_Written task_.
Extract, word for word, every line from the one containing "const stem = angleThickness * half;" through the one containing "nodes[node].hide_render = nodes[node].hide_viewport", with both end lines kept.

---

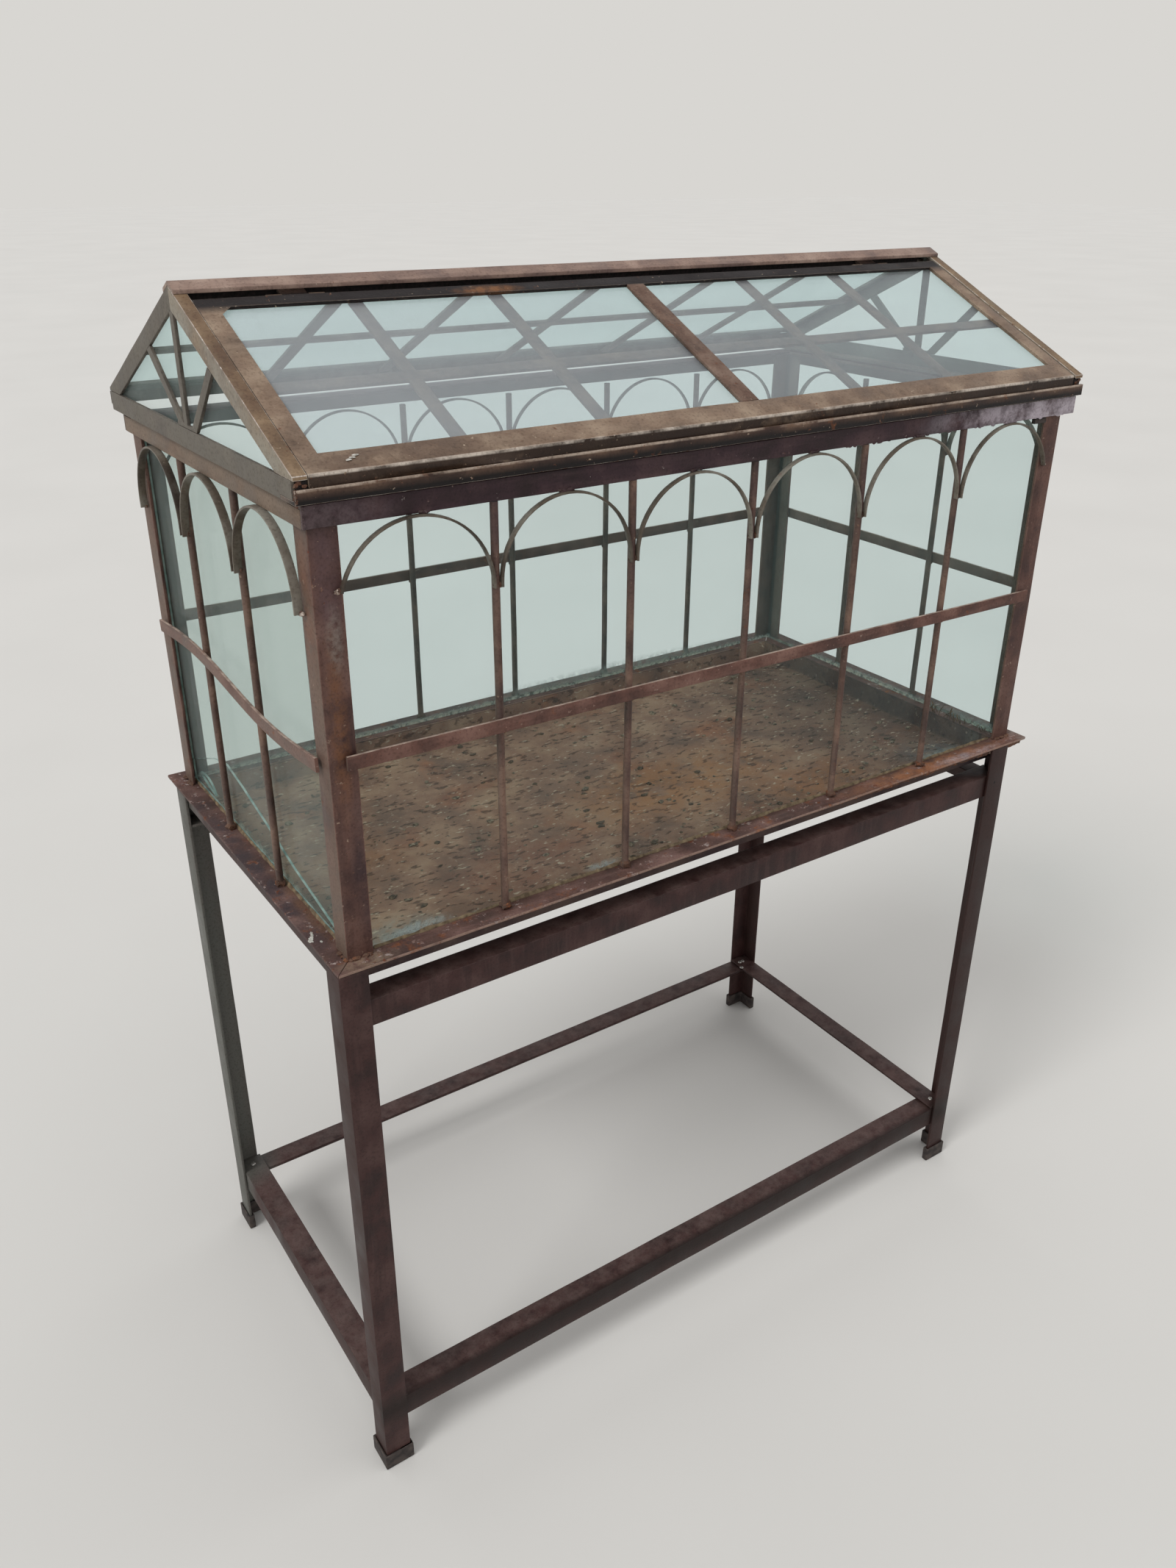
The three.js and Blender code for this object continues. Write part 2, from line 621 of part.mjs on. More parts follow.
// Glass and flat-strip tracery of the two gables
const gableGlassEnds = [sideEaveStart, roofBack - angleThickness - gap - gap];
const gableGlassFoot = angleThickness + gap;
const gablePane = [
  [gableGlassEnds[0], gableGlassFoot], [gableGlassEnds[0], below(gableGlassEnds[0], underFlange)],
  [ridgeAlongY, below(ridgeAlongY, underFlange)],
  [gableGlassEnds[1], below(gableGlassEnds[1], underFlange)], [gableGlassEnds[1], gableGlassFoot],
];
const farGableGlassX = gableGlassX.map((x) => roofLeft + roofRight - x).reverse();
addPiece(roof, 'gable_glass_left', bar(alongX, gablePane, gableGlassX[0], gableGlassX[1]), paneGlass);
addPiece(roof, 'gable_glass_right', bar(alongX, gablePane, farGableGlassX[0], farGableGlassX[1]), paneGlass);

const traceryFoot = rafterFoot + stripWidth * half;
const traceryRoof = [
  [slopeFront, ridgeHeight + ridgeHeight], [slopeFront, below(slopeFront, rafterDrop + gap)],
  [ridgeAlongY, below(ridgeAlongY, rafterDrop + gap)],
  [slopeBack, below(slopeBack, rafterDrop + gap)], [slopeBack, ridgeHeight + ridgeHeight],
];
function tracery(x) {
  const footZ = rafterFoot - traceryWidth;
  const arm = (offset, lean) => {
    const foot = [ridgeAlongY + offset - lean * traceryWidth, footZ];
    const head = [ridgeAlongY + offset + lean * (ridgeHeight - rafterFoot), ridgeHeight];
    return bar(alongX, ribbonOutline([foot, head], traceryWidth), x, x + stripThickness);
  };
  const kingOutline = ribbonOutline([[ridgeAlongY, footZ], [ridgeAlongY, ridgeHeight]], traceryWidth);
  const king = bar(alongX, kingOutline, x, x + stripThickness);
  const weld = block([x, x + stripThickness],
    [ridgeAlongY - traceryWeldReach, ridgeAlongY + traceryWeldReach],
    [footZ, rafterFoot + traceryWeldHeight]);
  const arms = traceryFeet.map((offset, index) => arm(offset, traceryLeanShares[index]));
  const fan = join(...arms, king, weld);
  const trimmed = cut(fan, bar(alongX, traceryRoof, x - gap, x + stripThickness + gap));
  const floor = block([x - gap, x + stripThickness + gap],
    [ridgeAlongY - slopeRun, ridgeAlongY + slopeRun], [-traceryFoot, rafterFoot]);
  return cut(trimmed, floor);
}
addPiece(roof, 'gable_tracery_left', tracery(roofLeft), greyPaint);
addPiece(roof, 'gable_tracery_right', tracery(roofRight - stripThickness), greyPaint);

// Back slope, drawn down the slope from the ridge: rail, glass and the strips under it
const backSlope = new THREE.Group();
backSlope.position.set(0, ridgeAlongY, ridgeHeight);
backSlope.rotation.x = -slopeAngle;

const glassNormal = [-angleThickness - gap - glassThickness, -angleThickness - gap];
const stripNormal = [glassNormal[0] - gap - stripThickness, glassNormal[0] - gap];
const backSpan = [roofLeft + rafterWidth + gap, roofRight - rafterWidth - gap];
const backPlate = [
  [roofBack - angleThickness, backRailFoot], [roofBack, backRailFoot],
  [roofBack, slopeAt(roofBack)], [roofBack - angleThickness, slopeAt(roofBack - angleThickness)],
];
const backFlange = toBack([
  onSlope(roofFront - slopeFront, -angleThickness), onSlope(backRailWidth, -angleThickness),
  onSlope(backRailWidth, 0), onSlope(roofFront - slopeFront, 0),
]);
const backPlateY = [roofBack - angleThickness, roofBack];
const backPlateTop = below(slopeBack, angleThickness) - gap;
addPiece(roof, 'back_rail', join(
  block([roofLeft, roofRight], backPlateY, [backRailFoot, backPlateTop]),
  bar(alongX, backPlate, backSpan[0], backSpan[1]),
  bar(alongX, backFlange, backSpan[0], backSpan[1])), casePaint);

const backGlassX = [backGlassEdge, roofLeft + roofRight - backGlassEdge];
const backGlassAlong = [backGlassStart, slopeLength - sashGlassStart];
addPiece(backSlope, 'glass_back_slope', block(backGlassX, backGlassAlong, glassNormal), paneGlass);

const across = (place) => [place - stripWidth * half, place + stripWidth * half];
addPiece(backSlope, 'lattice_back_slope', join(
  ...backStrips.map((x) => block(across(x), backGlassAlong, stripNormal)),
  block(backGlassX, across(backCrossStrip), stripNormal),
  block(backGlassX, [backGlassStart, backGlassStart + backTopStrip], stripNormal)), casePaint);
roof.add(backSlope);

// Sash of the front slope, drawn up the slope from its front edge
const sash = new THREE.Group();
sash.position.set(0, slopeFront, slopeFoot);
sash.rotation.x = slopeAngle;

const plateNormal = [-angleThickness, 0];
const lipNormal = [-sashLip, 0];
const topLipNormal = [-sashTopLip, 0];
const sideLipAlong = [gap, sashEnd - angleThickness];
const sashMiddle = (sashLeft + sashRight) * half;
const lipDrop = slopeFoot - frontEaveHeight - gap;
const frontLip = [
  [0, 0], [angleThickness * acrossSlope, -angleThickness * upSlope],
  [angleThickness * acrossSlope - lipDrop * upSlope, -angleThickness * upSlope - lipDrop * acrossSlope],
  [-lipDrop * upSlope, -lipDrop * acrossSlope],
];
const movingHinge = (x) => [-1, 1].flatMap((side) => {
  const middle = x + side * (knuckleLength * half + gap + sideKnuckleLength * half);
  const width = [middle - sideKnuckleLength * half, middle + sideKnuckleLength * half];
  return [
    barrel(middle, hingeAlong, -hingeBelow, sideKnuckleLength),
    block(width, [hingeAlong - sashLeafLength, hingeAlong - leafThickness * half],
      [-hingeBelow - leafThickness * half, sashLeafSink - angleThickness]),
  ];
});
addPiece(sash, 'sash_frame', join(
  block([sashLeft, sashRight], [gap, sashFrontRail], plateNormal),
  block([sashLeft, sashRight], [sashEnd - sashTopRail, sashEnd], plateNormal),
  block([sashLeft, sashLeft + sashStile], [gap, sashEnd], plateNormal),
  block([sashRight - sashStile, sashRight], [gap, sashEnd], plateNormal),
  block([sashLeft, sashLeft + angleThickness], sideLipAlong, lipNormal),
  block([sashRight - angleThickness, sashRight], sideLipAlong, lipNormal),
  block([sashLeft, sashRight], [sashEnd - angleThickness, sashEnd], topLipNormal),
  bar(alongX, frontLip, sashLeft, sashRight),
  ...hinges.flatMap(movingHinge)), casePaint);

const stem = angleThickness * half;
addPiece(sash, 'sash_mullion', bar(alongY, [
  [sashMiddle - mullionWidth * half, 0], [sashMiddle + mullionWidth * half, 0],
  [sashMiddle + mullionWidth * half, -angleThickness], [sashMiddle + stem, -angleThickness],
  [sashMiddle + stem, -sashLip], [sashMiddle - stem, -sashLip],
  [sashMiddle - stem, -angleThickness], [sashMiddle - mullionWidth * half, -angleThickness],
], sashFrontRail + gap, sashEnd - sashTopRail - gap), worn);

const bays = {
  left: [sashLeft + angleThickness + gap, sashMiddle - stem - gap],
  right: [sashMiddle + stem + gap, sashRight - angleThickness - gap],
};
const muntinAlong = [sashGlassStart, sashEnd - angleThickness - gap];
Object.entries(bays).forEach(([side, bay]) => {
  addPiece(sash, `sash_glass_${side}`, block(bay, [sashGlassStart, sashGlassEnd], glassNormal), paneGlass);
  const uprights = sashMuntins.filter((x) => x > bay[0] && x < bay[1]);
  addPiece(sash, `sash_muntins_${side}`, join(
    block(bay, across(sashCross), stripNormal),
    ...uprights.map((x) => block(across(x), muntinAlong, stripNormal))), casePaint);
});
roof.add(sash);

// Whole object, moved so that the origin lies under its middle
const wardianCase = new THREE.Group();
wardianCase.position.set(-middleX, -middleY, 0);
wardianCase.add(stand, glazed, roof);

export default wardianCase;
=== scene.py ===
import bpy
import bmesh
import math
import random
from mathutils import Matrix, Vector, noise


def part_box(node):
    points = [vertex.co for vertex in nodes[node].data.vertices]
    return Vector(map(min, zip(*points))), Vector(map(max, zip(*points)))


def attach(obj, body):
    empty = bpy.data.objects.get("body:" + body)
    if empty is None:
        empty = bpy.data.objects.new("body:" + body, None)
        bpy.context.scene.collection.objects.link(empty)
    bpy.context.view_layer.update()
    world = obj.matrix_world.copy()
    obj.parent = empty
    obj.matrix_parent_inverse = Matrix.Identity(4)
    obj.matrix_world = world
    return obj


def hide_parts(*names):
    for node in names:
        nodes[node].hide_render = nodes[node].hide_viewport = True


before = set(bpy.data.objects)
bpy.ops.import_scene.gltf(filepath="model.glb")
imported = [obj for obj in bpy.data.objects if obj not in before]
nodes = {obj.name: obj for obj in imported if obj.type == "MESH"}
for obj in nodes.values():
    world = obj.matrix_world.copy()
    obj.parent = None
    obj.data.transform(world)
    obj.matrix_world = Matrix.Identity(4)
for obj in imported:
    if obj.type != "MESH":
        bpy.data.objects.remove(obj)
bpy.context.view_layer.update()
scene = bpy.context.scene
chance = random.Random(41)
noise.seed_set(41)    # without it the bars would waver in another way on each run

# Places below are in the object's own millimetres: x from the left leg's outer face,
# y from the front leg's outer face, z from the floor.
underMiddle = Vector((449.75, 238.75, 0.0))
upwards = Vector((0, 0, 1))
frontwards = Vector((0, -1, 0))
corners = ("front_left", "front_right", "back_right", "back_left")
sides = ("front", "back", "left", "right")
bendAngle = math.radians(30)      # an edge that turns more than this is a corner to rub round
creaseAngle = math.radians(40)    # and one that turns more than this is shaded as a crease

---

_Final result_.
const stem = angleThickness * half;
addPiece(sash, 'sash_mullion', bar(alongY, [
  [sashMiddle - mullionWidth * half, 0], [sashMiddle + mullionWidth * half, 0],
  [sashMiddle + mullionWidth * half, -angleThickness], [sashMiddle + stem, -angleThickness],
  [sashMiddle + stem, -sashLip], [sashMiddle - stem, -sashLip],
  [sashMiddle - stem, -angleThickness], [sashMiddle - mullionWidth * half, -angleThickness],
], sashFrontRail + gap, sashEnd - sashTopRail - gap), worn);

const bays = {
  left: [sashLeft + angleThickness + gap, sashMiddle - stem - gap],
  right: [sashMiddle + stem + gap, sashRight - angleThickness - gap],
};
const muntinAlong = [sashGlassStart, sashEnd - angleThickness - gap];
Object.entries(bays).forEach(([side, bay]) => {
  addPiece(sash, `sash_glass_${side}`, block(bay, [sashGlassStart, sashGlassEnd], glassNormal), paneGlass);
  const uprights = sashMuntins.filter((x) => x > bay[0] && x < bay[1]);
  addPiece(sash, `sash_muntins_${side}`, join(
    block(bay, across(sashCross), stripNormal),
    ...uprights.map((x) => block(across(x), muntinAlong, stripNormal))), casePaint);
});
roof.add(sash);

// Whole object, moved so that the origin lies under its middle
const wardianCase = new THREE.Group();
wardianCase.position.set(-middleX, -middleY, 0);
wardianCase.add(stand, glazed, roof);

export default wardianCase;
=== scene.py ===
import bpy
import bmesh
import math
import random
from mathutils import Matrix, Vector, noise


def part_box(node):
    points = [vertex.co for vertex in nodes[node].data.vertices]
    return Vector(map(min, zip(*points))), Vector(map(max, zip(*points)))


def attach(obj, body):
    empty = bpy.data.objects.get("body:" + body)
    if empty is None:
        empty = bpy.data.objects.new("body:" + body, None)
        bpy.context.scene.collection.objects.link(empty)
    bpy.context.view_layer.update()
    world = obj.matrix_world.copy()
    obj.parent = empty
    obj.matrix_parent_inverse = Matrix.Identity(4)
    obj.matrix_world = world
    return obj


def hide_parts(*names):
    for node in names:
        nodes[node].hide_render = nodes[node].hide_viewport = True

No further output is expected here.